PR4P: What are the three most common types of risk in government?

Annie Searle: Until recently, I would have said that the same three types of risk I discussed for business also apply for government, though not necessarily in that order.  That’s about to change with the new administration. The greatest risk is that those unfamiliar with government policy, process and regulation will drive out all the career professionals who currently make it run. Who and how will our government continue to operate with novices in charge?

 

PR4P: What advice would you give to small business owners who want to mitigate risk?

Annie Searle: First, document your expectations clearly for your employees through an employee guide or code of conduct.  Carefully hire people for the jobs you advertise to avoid surprises and liability issues later. Next, ensure that you are operating with state of the art technology, and that someone is responsible for ensuring that all security or operating system updates are protecting your systems.  There’s a much longer list of action items in Advice From A Risk Detective for owners of all businesses that ranges from how to avoid violence or harassment in the workplace to training for disaster recovery.

 

PR4P: What do you think are the three greatest threats in the world today?
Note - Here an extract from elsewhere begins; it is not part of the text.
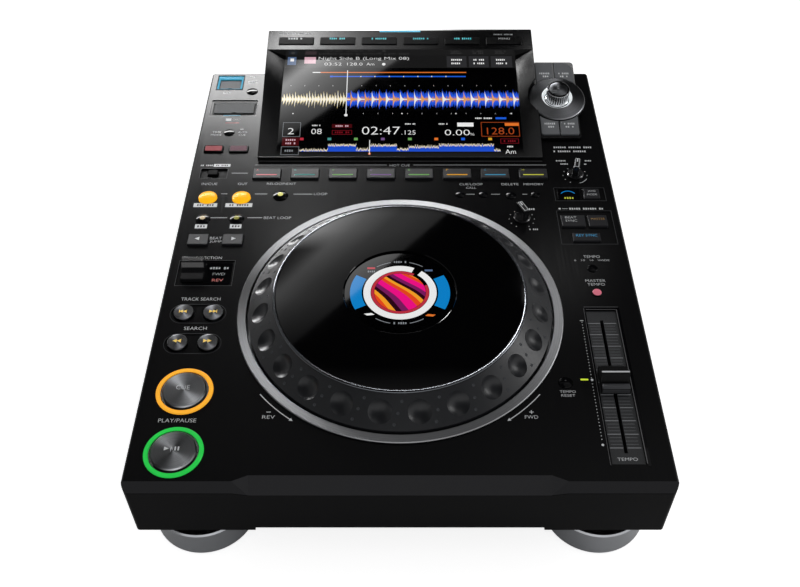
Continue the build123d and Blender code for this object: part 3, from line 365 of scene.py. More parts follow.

Annie Searle: Because of the volatility of the situation, I would have to say the largest threat is the incoming administration.  Ad hoc tweeting from a thin skin is certainly not the mark of any kind of leader, much less the incoming president. The next would be social media platforms with their ability to amplify false stories and fake news, with the access provided to groups like ISIS to recruit new converts, or for school age children to bully one another unmercifully.  The third is a function of the first two, the possibility of all out nuclear buildups, over-the-top confrontations that escalate past diplomatic solutions,  the targeting and profiling of diverse groups, the failure of the rule of law to protect all its citizens.

 

PR4P: You’ve had a long career, what do you consider your greatest accomplishments?

Annie Searle: My career is by no means over, so I don’t think that way.  I’ve always wanted to be right in the center of things, to change the world, to make an impact. I feel like I have a real home on the faculty of the UW Information School, where I now teach full time, and where one of its maxims is “Information changes lives.”  I designed two risk management courses and started teaching them in 2012.  Now I also teach a course in ethics, policy and law in information management; another on the foundations of information management; and still another on consulting practices.  I’m honored to be part of a major research university that has such a large commitment to inclusion, equity and social good. ASA is set up to accommodate the regular publication of a newsletter for risk professionals from around the world, with new research notes forthcoming every month that are then gathered in volumes of 25-30 research notes at a time, in a series called Reflections on Risk.  To date, we’ve published three volumes. 

 

Writing and public speaking have long been important parts of my work, whether in my consulting practice, my work at the university, or earlier in my career.  They are both important levers to get policies and regulations rethought and/or improved, to change existing notions of what is possible or how things must be.

 

PR4P: You’ve written several books, tell us about them.

Annie Searle: My first book was Advice From A Risk Detective, published in 2011, with a second edition in 2013.  It’s written for the general public, not for a professional or academic audience.  It looks at how to handle personal risk at home, at school, at work, online and on the road. 

 

There are three volumes published by the ASA Institute for Risk and Innovation in the Reflections on Risk series.  The books are designed for risk professionals. 

 

I recently finished a long chapter looking at conduct risk for the British publisher Risk Books.   The book is titled Conduct Risk: A Practitioner’s Guide; and I am the author of Chapter 2, “How Does Conduct Risk Manifest and What Are Its Root Causes?”  as well as a contributor to closing comments in Chapter 9 on the future of conduct risk.

 

I have been working for a couple of years on a book that would probably be called Executives and Risk: What Your Teams Don’t Tell You.  I think the time has come on it to fish or cut bait.  Do I want to spend the time to interview 5-8 chief executives in order to validate the preliminary conclusions I’ve come to? Is there time to continue to work on that book, given the challenges to our democratic way of life that we are about to experience over the next four years?

 

PR4P: What advice would you give to a young person who is aspiring to have a career in risk management?

Annie Searle: You must know how to read, to write and to make presentations that are clear and make it easy for your client to accept your recommendation. There’s a great deal of reading to get a real understanding of how the risk profession fits into enterprise wide strategy and decision making.  It’s necessary to learn the various tools that can be applied to manage risk and to work methodically. When I teach, I say that I am training the next generation of risk managers – so naturally I recommend a program like the one I teach in. 

 

PR4P: What keeps you up at night?

Annie Searle: Not very much.  I earned the title “Princess of Darkness” about 15 years ago because of the enthusiasm I show for worst case scenarios and things that go bump in the night.  If I’m going to worry, I’ll do it when I’m wide awake, usually not in the middle of the night.